By the preaching of the good Word
By the praising of the holy Name
By the lifting of old burdens of injustice
By the opening of dried-up springs
Through remembrance of old songs and new
Through the sentimental kail yard to new poetry
Through shortbread-tin religion to old prayers prayed anew
Through the lost imagined past to a human future
Through lingering twilight death to a living morning.
Fingal’s Cave
Dark columns echo the surging green sea,
Place of music, cave of lost heroes,
Burned out fires figured in black stone
Standing alone or hanging impossible over all.
I sing into the inaccessible mouth of darkness,
Songs of mountains, sea and cloud.
None answer out of the mist of time.
None awaken from the muttering echoes,
Except surging sea music and the call of birds.

Dream Poem, 3 AM
We humans have just learned to talk, just now
The fractured speech falls into place, just how
You might imagine it happening – just now
The tongue-tying cords relax and let words spill,
Fly up, fly out, soar away, glide down
Like wounded quail
Pecos! Chicago! Chicago! Chicago!
Neat and modest, arrayed in gray,
Clothed in feather flannel seed scratching
Suits even of a Sunday, scratching seeds
On Sunday.
We have been here before, three hundred
In the back yard, on the roof, in the old
Blue spruce lining the driveway
On their last legs. Building desperate
Nests in the arbor vitae along
The abandoned street.
We quail have just learned speech,
What should we say just now, just how,
Just like you might imagine it happening
Just now as the world spun around,
Flipped over again.
The Blind Pilgrim
Beside a glittering precipice
Dust diamonds sun refracting
White granite reflecting
Heat, aridity, the encrusted hazelraw
Wrist-deep in the blind man’s grasp.
He feels the sun on his face
Reflected off the rock, singing from the rock
Behind him, cool, and beckoning
Is the void.
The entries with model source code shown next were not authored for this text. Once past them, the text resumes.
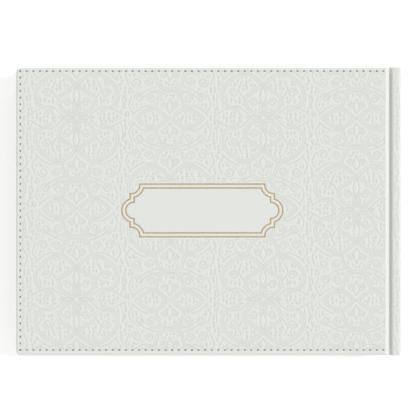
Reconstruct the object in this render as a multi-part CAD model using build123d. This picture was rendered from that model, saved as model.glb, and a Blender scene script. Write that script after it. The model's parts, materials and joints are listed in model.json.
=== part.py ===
from build123d import *
import os

# Wedding guest book lying on its front cover. +X is the spine side, +Y the head, +Z up, in mm.

# Overall
book_length = 236.0
cover_height = 176.0
spine_overhang = 0.4
book_thickness = 20.0

# Cover, from the outside in
leather_thickness = 0.7
padding_thickness = 0.5
board_thickness = 1.9
turn_in_thickness = 0.3
turn_in_width = 15.0
pastedown_thickness = 0.2

# Text block
fore_edge_square = 3.5
head_square = 3.0
leaf_thickness = 0.2
loose_leaves = 3
signature_count = 8
bound_margin = 5.0
leaf_gap = 0.4
leaf_stagger = 0.4

# Spine, from the outside in
spine_board_thickness = 1.8
spine_lining_thickness = 0.3
mull_thickness = 0.3
glue_thickness = 0.4
spine_stack = (leather_thickness + spine_board_thickness + spine_lining_thickness
               + mull_thickness + glue_thickness)
roll_drop = 0.2
roll_radius = 1.2
roll_foot_width = 1.5
mull_flap = 3.0
mull_end_inset = 8.0

# Joint groove
joint_width = 9.7
groove_from_spine = 6.7
groove_flat = 1.0
groove_depth = 2.4

# Sewing and bands
band_radius = 0.9
sewing_stations = 5
sewing_pitch = 32.0
sewing_width = 1.0
sewing_thickness = 0.2

# Decoration of each cover
thread_width = 0.8
thread_height = 0.45
thread_sink = 0.5
stitch_head_inset = 2.0
stitch_fore_inset = 2.5
stitch_tail_inset = 3.1
stitch_end_gap = 1.3
frame_center = (-3.95, 0.6)
frame_half_length = 44.2
frame_half_height = 16.15
notch_center = (43.5, 15.5)
notch_radius = 5.2
end_arc_offset = 41.9
end_arc_radius = 7.4
line_spacing = 2.4
line_width = 0.8
foil_thickness = 0.25
foil_groove = 0.3

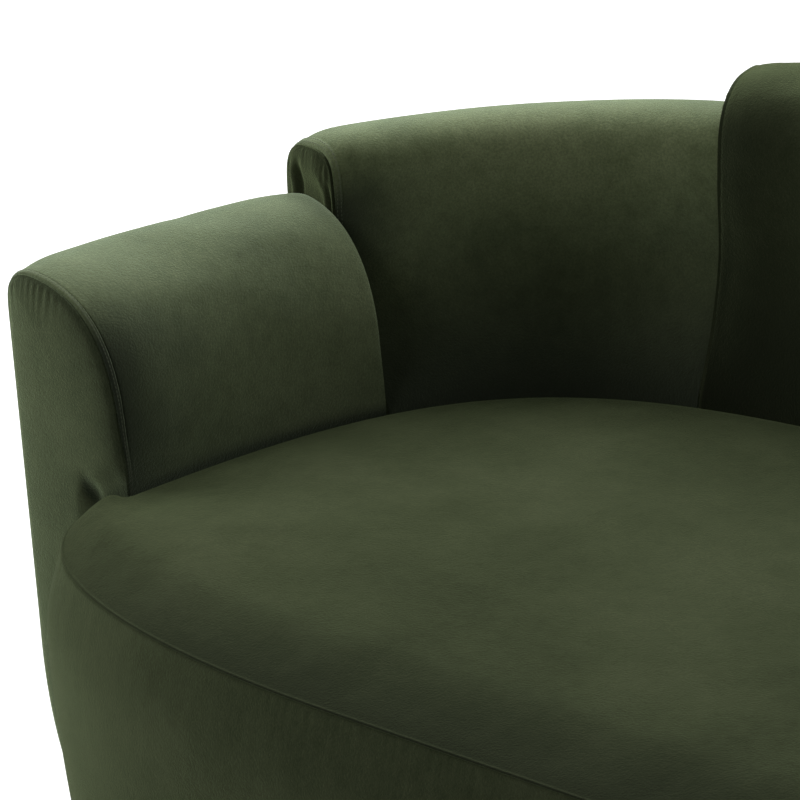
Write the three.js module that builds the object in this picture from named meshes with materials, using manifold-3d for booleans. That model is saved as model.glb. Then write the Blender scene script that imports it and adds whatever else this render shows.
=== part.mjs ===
// A curved sofa, fully upholstered: a D-shaped seat with a barrel-shaped front band, held by five padded
// sections that step up from low arms, over two wings, to a tall centre back.
// Units are millimetres. +Z is up, the front faces -Y, and the origin is on the floor under the middle.
// "Left" is -X, the left-hand side for someone who faces the sofa.

import * as THREE from "three";
import { mergeVertices } from "three/addons/utils/BufferGeometryUtils.js";
import Module from "manifold-3d";

const wasm = await Module();
wasm.setup();

// Overall sizes
const overall_width = 2348;
const overall_depth = 1059;
const arm_height = 649;
const wing_outer_height = 709; // top of a wing beside the arm
const wing_inner_height = 727; // top of a wing beside the centre back
const back_height = 773; // top of the centre back at its ends
const back_crown = 8; // how much higher the centre back is in the middle
const seat_height = 430; // seat surface near the back
const seat_crown = 12; // how much higher the seat is in the middle
const seam_height = 405; // sewn edge round the front of the seat

// Plan of the seat and of the five sections round it
const arm_thickness = 181;
const wing_thickness = 185;
const back_thickness = 207;
const back_curve_reach = 963; // from the centre of the inner line to its furthest point
const back_curve_power = 4.84; // 2 is an ellipse, and more is squarer
const band_bulge = 19; // how far the front band swells beyond its seam
const arm_setback = 257.6; // from the front of the seat to the front of an arm
const arm_length = 347.36; // along the line where it meets the seat
const wing_length = 348.66; // along the same line, and the centre back takes the rest of it
const seat_ear = 36; // how far the seat reaches out in front of an arm
const corner_side_handle = 135; // these two pull the seat's front corner into its rounded shape
const corner_front_handle = 350;
const corner_front_length = 550; // length of the rounded corner along X
const arm_joint_skew = 9; // degrees that the joint between arm and wing is turned from square

// Section of the arms
const arm_lean_rise = 50; // how far above the seat an arm's face starts to lean out
const arm_face_handle = 90;
const arm_crest_handle = 103;
const arm_shoulder_width = 38;
const arm_shoulder_drop = 36;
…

Illusion of waterfall from
A hidden mist of light
Way trodden by ten thousand thousand
White coated, engowned in sparkling
Robes. Jays and squirrels observe unseen
Oblivious of the parameters of
Cliff and tangled tree.
Blind, he works his way across the blind
Cliff face, force of gravity carrying him up
He knows the deathly scent of the pearly
White flowers at his feet, his heart
Transparent before God.
Vague murmurs of prayer, rehearsed
And unrehearsed, come to his lips
ar-Nathair for walking, God with me rising up,
Dia liom ag eirigh, the wind grows loud,
The sun intensifies
Trees thin and dwindle, water falls silent
Far off, far away, long fallen echoes
Of trudging footsteps. The strong pass by,
Some sad and disgruntled descend
Confused by the smooth rock
Erased by time, ground out in mercies
Of glacial age, recorded in unknowable
Striations laid down by the last pebble
Under the glacier, gouging forever its
Inscrutable tracing.
He does not see the way, only feeling
Underfoot star-shaped scars of blasting
Left by horse-bound soldiers waging modern
War upon an ancient mountain way,
Sky map of stone scars now polished by black
Powder, leather sole, rubber tennis shoe tread.
Thirsty he shuffles along, bewildered bobcats
Avoid him, ravens cruise the modern road
Below for squirrel tragedies, sun grows stronger,
Wind grows louder, the way winds up,
Entering the groves of singing perfumed trees.